Drawing on memory, hooks contrasts two formative homes: Her grandmother Baba’s home, which nurtured her understanding of beauty, color, and spatial harmony, and the house she grew up in, which she characterizes as ugly and emotionally sterile. Baba’s home taught her that aesthetics could be a life-affirming spiritual practice, rooted in attentiveness and care that “we must learn to see” (122). This domestic aesthetic was not about material wealth but about cultivating meaning and visual pleasure from ordinary surroundings.
Hooks critiques how consumer capitalism has distorted this relationship to beauty, replacing spiritual yearning with a desire for possession. In contrast, the traditional Black southern community emphasized the creation and appreciation of art—music, poetry, performance—as part of both daily life and political resistance.

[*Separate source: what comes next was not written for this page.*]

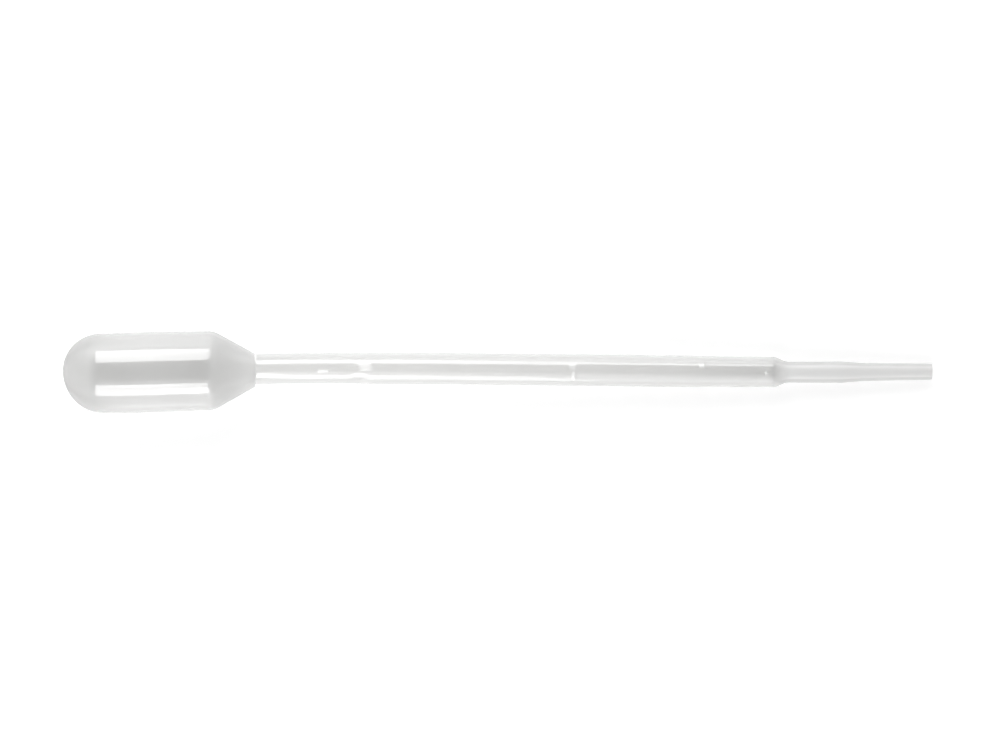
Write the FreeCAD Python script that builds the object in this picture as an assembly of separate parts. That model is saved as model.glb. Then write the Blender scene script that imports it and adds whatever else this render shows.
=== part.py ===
import FreeCAD, Part
import math
import os

# One-piece dropper pipette, blow-moulded in soft translucent polyethylene: a squeeze bulb,
# a graduated stem and a stepped tip, hollow throughout and open only at the mouth.
# Millimetres, degrees and millilitres. The body is round about one long axis, along which
# stations are measured from the crown of the bulb (0) to the mouth. It lies as it comes to
# rest on a table: on the front rim of the bulb and on the stem's shoulder, both of which are
# pressed a little flat there, as a soft wall is.

# ---- Lengths along the axis, in order from the crown to the mouth ----
CROWN_TO_WAIST = 14.0      # to the widest place of the bulb
WAIST_TO_RIM = 11.9        # to the corner where the neck cone starts
NECK_LENGTH = 7.1          # cone between bulb and stem
PLAIN_STEM_LENGTH = 16.6   # stem before the graduated length
SCALE_RAMP_LENGTH = 2.8    # rise on to the graduated length
SCALE_LENGTH = 54.4        # graduated length, a little thicker than the rest of the stem
SCALE_RUNOUT_LENGTH = 6.2  # fall from the graduated length
LOWER_STEM_LENGTH = 9.85   # stem before the shoulder
SHOULDER_LENGTH = 1.82     # cone between stem and tip
COLLAR_LENGTH = 9.73       # thicker first part of the tip
DRAW_LENGTH = 3.2          # where the collar is drawn down
EASE_LENGTH = 3.4          # gentler taper into the spout
SPOUT_LENGTH = 9.0         # slender end of the tip

# ---- Outside diameters ----
CROWN_DIAMETER = 13.32
WAIST_DIAMETER = 13.74
RIM_DIAMETER = 13.47
STEM_DIAMETER = 5.19
SCALE_DIAMETER = 5.38
COLLAR_START_DIAMETER = 3.53
COLLAR_END_DIAMETER = 3.62
DRAWN_DIAMETER = 3.13
SPOUT_DIAMETER = 2.93
MOUTH_DIAMETER = 2.74

# ---- Wall thickness, thinnest where the bulb is blown widest ----
CROWN_WALL = 0.60
BULB_WALL = 0.45
NECK_WALL = 0.47
SCALE_START_WALL = 0.50
SCALE_END_WALL = 0.79
LOWER_STEM_WALL = 0.645
TIP_WALL = 0.665
SPOUT_WALL = 0.615
MOUTH_WALL = 0.52

# ---- Roundings between neighbouring stretches ----
WAIST_ROUNDING = 240.0
RIM_ROUNDING = 3.5
NECK_ROUNDING = 2.0
SHOULDER_ROUNDING = 0.6
COLLAR_FOOT_ROUNDING = 3.0
DRAW_ROUNDING = 8.0
LEAST_ROUNDING = 0.3       # where a wall is thicker than its corner's rounding

# ---- Moulded details ----
SCALE_VOLUMES = (0.25, 0.5, 0.75, 1.0)  # contents from the mouth up to each graduation
MARK_WIDTH = 0.55
MARK_HEIGHT = 0.14
MARK_DRAFT = 0.12                       # how far a mark's sides lean, along the axis
MARK_START_ANGLE = -12.0                # from straight up, turning towards -Y
MARK_SWEEP = 92.0
SEAM_WIDTH = 0.22                       # parting line left by the two mould halves
SEAM_HEIGHT = 0.05

# ---- Rest ----
BEARING_GIVE = 0.03        # how far the wall is pressed flat where it bears on the table

FULL_ROUNDING = math.inf                # as large as the neighbouring runs allow
UNROUNDED = 0.0                         # turns so slight that they need no rounding
CUBIC_MM_PER_ML = 1000.0
CUTTER_OVERRUN = 1.0                    # how far the cavity's cutter passes the mouth
SAMPLES_PER_EDGE = 60                   # outline points used to find how the body rests
SMALLEST_GAP = 1e-6

STEM_START = CROWN_TO_WAIST + WAIST_TO_RIM + NECK_LENGTH
STEM_END = (STEM_START + PLAIN_STEM_LENGTH + SCALE_RAMP_LENGTH + SCALE_LENGTH
            + SCALE_RUNOUT_LENGTH + LOWER_STEM_LENGTH)
ORIGIN = FreeCAD.Vector(0, 0, 0)
LONG_AXIS = FreeCAD.Vector(1, 0, 0)
CROSS_AXIS = FreeCAD.Vector(0, 1, 0)


class Corner:
    """A corner of an outline in the XZ plane, before it is rounded."""

    def __init__(self, station, radius, rounding=UNROUNDED, wall=0.0):
        self.point = FreeCAD.Vector(station, 0, radius)
        self.rounding = rounding
        self.wall = wall


def outer_corners():
    """Outside of the pipette, from the crown on the axis to the edge of the mouth."""
    stretches = (
        # length up to the corner, diameter there, rounding, wall
        (0.0, 0.0, UNROUNDED, CROWN_WALL),
        (0.0, CROWN_DIAMETER, FULL_ROUNDING, BULB_WALL),
        (CROWN_TO_WAIST, WAIST_DIAMETER, WAIST_ROUNDING, BULB_WALL),
        (WAIST_TO_RIM, RIM_DIAMETER, RIM_ROUNDING, BULB_WALL),
        (NECK_LENGTH, STEM_DIAMETER, NECK_ROUNDING, NECK_WALL),
        (PLAIN_STEM_LENGTH, STEM_DIAMETER, UNROUNDED, NECK_WALL),
        (SCALE_RAMP_LENGTH, SCALE_DIAMETER, UNROUNDED, SCALE_START_WALL),
        (SCALE_LENGTH, SCALE_DIAMETER, UNROUNDED, SCALE_END_WALL),
        (SCALE_RUNOUT_LENGTH, STEM_DIAMETER, UNROUNDED, LOWER_STEM_WALL),
        (LOWER_STEM_LENGTH, STEM_DIAMETER, SHOULDER_ROUNDING, LOWER_STEM_WALL),
        (SHOULDER_LENGTH, COLLAR_START_DIAMETER, COLLAR_FOOT_ROUNDING, TIP_WALL),
        (COLLAR_LENGTH, COLLAR_END_DIAMETER, DRAW_ROUNDING, TIP_WALL),
        (DRAW_LENGTH, DRAWN_DIAMETER, DRAW_ROUNDING, SPOUT_WALL),
        (EASE_LENGTH, SPOUT_DIAMETER, UNROUNDED, SPOUT_WALL),
        (SPOUT_LENGTH, MOUTH_DIAMETER, UNROUNDED, MOUTH_WALL),
    )
    corners = []
    station = 0.0
    for length, diameter, rounding, wall in stretches:
        station += length
        corners.append(Corner(station, diameter / 2, rounding, wall))
    return corners


def inward_normal(start, end):
    """Unit vector square to a run of the outline, pointing to its axis side."""
    run = (end - start).normalize()
    return FreeCAD.Vector(run.z, 0, -run.x)


def shifted_corners(corners, shift_of):
    """Outline whose runs lie parallel to the given one, moved inwards by each corner's shift."""
    first, last = corners[0], corners[-1]
    shifted = [Corner(first.point.x + shift_of(first), 0.0)]
    for before, corner, after in zip(corners, corners[1:], corners[2:]):
        shift = shift_of(corner)
        normal_in = inward_normal(before.point, corner.point)
        normal_out = inward_normal(corner.point, after.point)
        mitre = (normal_in + normal_out) * (1 / (1 + normal_in.dot(normal_out)))
        point = corner.point + mitre * shift
        bulges = normal_in.cross(normal_out).y > 0
        rounding = corner.rounding
        if rounding != UNROUNDED:
            rounding = max(rounding - shift if bulges else rounding + shift, LEAST_ROUNDING)
        shifted.append(Corner(point.x, point.z, rounding))
    shifted.append(Corner(last.point.x, last.point.z - shift_of(last)))
    return shifted


def bore_corners(outer):
    """Outline of the cavity: the outside moved in by the wall, with its crown square on."""
    bore = shifted_corners(outer, lambda corner: corner.wall)
    bore[1].point.x = bore[0].point.x
    return bore


def rounded_edges(corners):
    """Straight runs through the corners, each corner rounded by an arc tangent to its runs."""
    edges = []
    at = corners[0].point
    for index in range(1, len(corners) - 1):
        corner = corners[index]
        back = corners[index - 1].point - corner.point
        on = corners[index + 1].point - corner.point
        half_turn = (math.pi - back.getAngle(on)) / 2
        room_back = back.Length if index == 1 else back.Length / 2
        reach = min(room_back, on.Length / 2, corner.rounding * math.tan(half_turn))
        back.normalize()
        on.normalize()
        arc_start = corner.point + back * reach
        arc_end = corner.point + on * reach
        if at.distanceToPoint(arc_start) > SMALLEST_GAP:
            edges.append(Part.LineSegment(at, arc_start).toShape())
        if reach > SMALLEST_GAP:
            middle = corner.point + (back + on).normalize() * (reach * math.tan(half_turn / 2))
            edges.append(Part.Arc(arc_start, middle, arc_end).toShape())
        at = arc_end
    edges.append(Part.LineSegment(at, corners[-1].point).toShape())
    return edges


def line(start, end):
    """Straight edge between two points."""
    return Part.LineSegment(start, end).toShape()


def turned(corners):
    """Solid turned about the long axis from an outline that starts on it."""
    crown, end = corners[0].point, corners[-1].point
    foot = FreeCAD.Vector(end.x, 0, 0)
    wire = Part.Wire(rounded_edges(corners) + [line(end, foot), line(foot, crown)])
    return Part.Face(wire).revolve(ORIGIN, LONG_AXIS, 360)


def cavity(bore):
    """The hollow, carried past the mouth so that it cuts clean through the end face."""
    mouth = bore[-1].point
    return turned(bore + [Corner(mouth.x + CUTTER_OVERRUN, mouth.z)])


def seam(outer):
    """Low fin all round the plane between the mould halves, up to the edge of the mouth."""
    raised = rounded_edges(shifted_corners(outer, lambda corner: -SEAM_HEIGHT))
    upper = Part.Wire(raised)
    lower = upper.mirror(ORIGIN, FreeCAD.Vector(0, 0, 1))
    end = raised[-1].Vertexes[-1].Point
    across_mouth = line(end, FreeCAD.Vector(end.x, 0, -end.z))
    sheet = Part.Face(Part.Wire(Part.sortEdges(upper.Edges + lower.Edges + [across_mouth])[0]))
    sheet.rotate(ORIGIN, LONG_AXIS, 90)
    sheet.translate(FreeCAD.Vector(0, 0, -SEAM_WIDTH / 2))
    return sheet.extrude(FreeCAD.Vector(0, 0, SEAM_WIDTH))


def outside_radius(outer, station):
    """Radius of the outside at a station of the stem, between the corners beside it."""
    for before, after in zip(outer, outer[1:]):
        if before.point.x <= station <= after.point.x and after.point.x > before.point.x:
            share = (station - before.point.x) / (after.point.x - before.point.x)
            return before.point.z + share * (after.point.z - before.point.z)
    raise ValueError("station is off the pipette")


def station_of_volume(bore, volume):
    """Station up to which the bore holds a volume, in cubic millimetres, from the mouth."""
    left = volume
    for near, far in zip(bore[:0:-1], bore[-2::-1]):
        length = near.point.x - far.point.x
        near_radius, far_radius = near.point.z, far.point.z
        held = math.pi * length * (near_radius**2 + near_radius * far_radius + far_radius**2) / 3
        if held < left:
            left -= held
            continue
        flare = (far_radius - near_radius) / length
        if abs(flare) < SMALLEST_GAP:
            return near.point.x - left / (math.pi * near_radius**2)
        radius = (near_radius**3 + 3 * flare * left / math.pi) ** (1 / 3)
        return near.point.x - (radius - near_radius) / flare
    return bore[0].point.x


def mark_stations(bore):
    """Stations of the graduations that fall on the stem."""
    stations = [station_of_volume(bore, volume * CUBIC_MM_PER_ML) for volume in SCALE_VOLUMES]
    return [s for s in stations if STEM_START + MARK_WIDTH < s < STEM_END - MARK_WIDTH]


def mark(outer, station):
    """Raised bar that runs part of the way round the stem."""
    foot = outside_radius(outer, station) - LOWER_STEM_WALL / 2
    top = outside_radius(outer, station) + MARK_HEIGHT
    half = MARK_WIDTH / 2
    section = Part.makePolygon([
        FreeCAD.Vector(station - half, 0, foot),
        FreeCAD.Vector(station - half + MARK_DRAFT, 0, top),
        FreeCAD.Vector(station + half - MARK_DRAFT, 0, top),
        FreeCAD.Vector(station + half, 0, foot),
        FreeCAD.Vector(station - half, 0, foot),
    ])
    bar = Part.Face(section).revolve(ORIGIN, LONG_AXIS, MARK_SWEEP)
    bar.rotate(ORIGIN, LONG_AXIS, MARK_START_ANGLE)
    return bar


def lower_hull(points):
    """Lower side of the convex hull of points in a plane, given as (along, up) pairs."""
    hull = []
    for along, up in sorted(points):
        while len(hull) > 1:
            (x1, z1), (x2, z2) = hull[-2], hull[-1]
            if (x2 - x1) * (up - z1) > (z2 - z1) * (along - x1):
                break
            hull.pop()
        hull.append((along, up))
    return hull


def lay_at_rest(body, outer):
    """Tilt the body on to the two places that carry it, centred over the origin."""
    points = [(point.x, -point.z) for edge in rounded_edges(outer)
              for point in edge.discretize(Number=SAMPLES_PER_EDGE)]
    hull = lower_hull(points)
    balance = body.CenterOfMass.x
    for (x1, z1), (x2, z2) in zip(hull, hull[1:]):
        if x1 <= balance <= x2:
            tilt = math.atan2(z2 - z1, x2 - x1)
            floor = z1 * math.cos(tilt) - x1 * math.sin(tilt)
    low_end = min(x * math.cos(tilt) - abs(z) * math.sin(abs(tilt)) for x, z in points)
    high_end = max(x * math.cos(tilt) + abs(z) * math.sin(abs(tilt)) for x, z in points)
    body.rotate(ORIGIN, CROSS_AXIS, math.degrees(tilt))
    body.translate(FreeCAD.Vector(-(low_end + high_end) / 2, 0, -floor))
    return body


def pressed_flat(body):
    """Flatten a body at rest where it bears on the table, and set it down on its flats."""
    box = body.BoundBox
    table = Part.makeBox(box.XLength, box.YLength, box.ZLength,
                         FreeCAD.Vector(box.XMin, box.YMin, BEARING_GIVE - box.ZLength))
    body = body.cut(table).Solids[0]
    body.translate(FreeCAD.Vector(0, 0, -BEARING_GIVE))
    return body


def pipette():
    """The whole pipette, at rest."""
    outer = outer_corners()
    bore = bore_corners(outer)
    details = [seam(outer)] + [mark(outer, station) for station in mark_stations(bore)]
    body = turned(outer).fuse(details).cut(cavity(bore)).Solids[0]
    return pressed_flat(lay_at_rest(body, outer))


os.makedirs("parts", exist_ok=True)
pipette().exportStep("parts/pipette_body.step")
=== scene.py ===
"""Plastic dropper pipette, dressed for rendering.

The pipette is one hollow moulding in soft translucent polyethylene: a squeeze bulb, a neck cone, a
graduated stem and a stepped tip that is open at the mouth. Its wall is one closed surface: an
outline that runs from the crown down the outside, over the lip of the mouth and back up the bore,
carried round the long axis. The mould's graduations, its parting line and the unevenness of a blown
wall are relief on that surface. The sizes of the pipette are in millimetres along its axis, and
the finished object is in metres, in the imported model's own frame.
"""

import logging
from dataclasses import dataclass, field
from enum import Enum

import bpy
import numpy as np
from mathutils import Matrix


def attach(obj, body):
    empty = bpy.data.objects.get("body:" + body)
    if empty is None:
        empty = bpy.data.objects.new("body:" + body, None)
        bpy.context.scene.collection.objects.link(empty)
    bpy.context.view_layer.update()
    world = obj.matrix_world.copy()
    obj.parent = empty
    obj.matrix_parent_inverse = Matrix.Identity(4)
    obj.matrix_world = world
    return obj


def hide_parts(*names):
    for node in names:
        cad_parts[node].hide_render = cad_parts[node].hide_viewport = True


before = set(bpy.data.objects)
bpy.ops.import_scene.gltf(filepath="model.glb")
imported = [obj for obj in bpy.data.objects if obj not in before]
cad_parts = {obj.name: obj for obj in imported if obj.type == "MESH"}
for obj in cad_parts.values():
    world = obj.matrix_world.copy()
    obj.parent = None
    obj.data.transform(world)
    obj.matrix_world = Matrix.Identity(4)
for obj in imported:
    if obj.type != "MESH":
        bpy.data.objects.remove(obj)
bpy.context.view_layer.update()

MM = 0.001
LOG = logging.getLogger("pipette")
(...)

She places this cultural ethos in historical context, noting that African aesthetics were carried into the “diaspora” and became tools of both survival and protest. For generations, Black artistic expression served to counter racist assumptions that Black people lacked feeling, creativity, or higher sensibility.
She traces the rise and limitations of the Black Arts Movement, which sought to link cultural production to revolutionary politics. While the movement helped assert the political value of Black art, hooks critiques its essentialism and tendency to reject aesthetic complexity or experimentation that did not conform to nationalist ideology.